▶ _EXERCISE AIM_: In the listing below, find the line containing "arm_left = arm_with_lugs().cut(screws)" and the line containing "point = shown.matrix_world". Repeat exactly those two lines and every line between them, nothing more.

▶ _RAW DATA_:
============

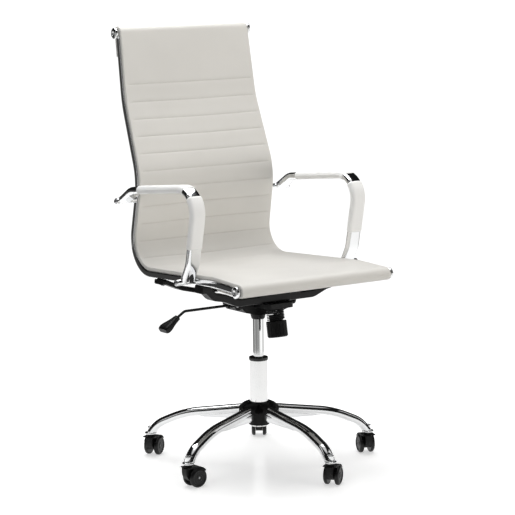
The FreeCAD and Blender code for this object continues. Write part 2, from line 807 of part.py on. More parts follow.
screws = arm_screws() + stretcher_screws()
rail_left = rail().cut(screws)
rail_right = mirrored(rail_left)
rails = [rail_left, rail_right]
caps = []
for y, z in (front_bar, top_bar):
    cap = rail_cap(y, z)
    caps += [cap, mirrored(cap)]
bars = [cross_bar(y, z, caps) for y, z in (front_bar, top_bar)]
save("rail_right", rail_right)
save("rail_left", rail_left)
save("rail_caps", *caps)
save("cross_bars", *bars)
save("sling", sling(rails, bars, caps))

bolt_room = bolt_frame(cylinder(bolt_radius, 0, 60))
front = stretcher(stretcher_front_line, stretcher_front_y, 36, 20, rails)
rear = stretcher(stretcher_rear_line, stretcher_rear_y, 40, 12, rails)
save("stretcher_front", biggest(front.cut([bolt_room] + screws)))
save("stretcher_rear", biggest(rear.cut(screws)))
save("seat_plate", seat_plate())

arm_left = arm_with_lugs().cut(screws)
save("arm_left", arm_left)
save("arm_right", mirrored(arm_left))
sleeves = arm_sleeves()
save("arm_sleeves_left", *sleeves)
save("arm_sleeves_right", *[mirrored(shape) for shape in sleeves])
save("frame_screws", *screws)
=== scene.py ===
import math

import bmesh
import bpy
import numpy as np
from mathutils import Matrix, Vector, noise


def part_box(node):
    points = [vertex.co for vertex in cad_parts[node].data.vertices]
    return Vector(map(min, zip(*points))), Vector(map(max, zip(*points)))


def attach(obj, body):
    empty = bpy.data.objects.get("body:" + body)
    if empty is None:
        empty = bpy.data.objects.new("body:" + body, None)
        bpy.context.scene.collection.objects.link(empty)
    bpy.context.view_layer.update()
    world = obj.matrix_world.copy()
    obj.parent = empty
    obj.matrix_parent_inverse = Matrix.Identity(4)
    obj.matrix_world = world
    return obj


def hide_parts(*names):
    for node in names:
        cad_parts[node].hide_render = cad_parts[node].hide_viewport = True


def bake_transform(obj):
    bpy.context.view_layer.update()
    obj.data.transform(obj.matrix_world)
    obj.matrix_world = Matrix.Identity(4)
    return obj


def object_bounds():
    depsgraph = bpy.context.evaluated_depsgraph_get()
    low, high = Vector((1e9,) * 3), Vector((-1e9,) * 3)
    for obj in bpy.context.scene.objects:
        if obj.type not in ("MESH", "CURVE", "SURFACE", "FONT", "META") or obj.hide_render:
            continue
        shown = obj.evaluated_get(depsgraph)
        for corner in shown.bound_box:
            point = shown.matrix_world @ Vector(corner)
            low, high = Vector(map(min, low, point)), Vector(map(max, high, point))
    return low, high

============

▶ _THE OUTPUT_:
arm_left = arm_with_lugs().cut(screws)
save("arm_left", arm_left)
save("arm_right", mirrored(arm_left))
sleeves = arm_sleeves()
save("arm_sleeves_left", *sleeves)
save("arm_sleeves_right", *[mirrored(shape) for shape in sleeves])
save("frame_screws", *screws)
=== scene.py ===
import math

import bmesh
import bpy
import numpy as np
from mathutils import Matrix, Vector, noise


def part_box(node):
    points = [vertex.co for vertex in cad_parts[node].data.vertices]
    return Vector(map(min, zip(*points))), Vector(map(max, zip(*points)))


def attach(obj, body):
    empty = bpy.data.objects.get("body:" + body)
    if empty is None:
        empty = bpy.data.objects.new("body:" + body, None)
        bpy.context.scene.collection.objects.link(empty)
    bpy.context.view_layer.update()
    world = obj.matrix_world.copy()
    obj.parent = empty
    obj.matrix_parent_inverse = Matrix.Identity(4)
    obj.matrix_world = world
    return obj


def hide_parts(*names):
    for node in names:
        cad_parts[node].hide_render = cad_parts[node].hide_viewport = True


def bake_transform(obj):
    bpy.context.view_layer.update()
    obj.data.transform(obj.matrix_world)
    obj.matrix_world = Matrix.Identity(4)
    return obj


def object_bounds():
    depsgraph = bpy.context.evaluated_depsgraph_get()
    low, high = Vector((1e9,) * 3), Vector((-1e9,) * 3)
    for obj in bpy.context.scene.objects:
        if obj.type not in ("MESH", "CURVE", "SURFACE", "FONT", "META") or obj.hide_render:
            continue
        shown = obj.evaluated_get(depsgraph)
        for corner in shown.bound_box:
            point = shown.matrix_world @ Vector(corner)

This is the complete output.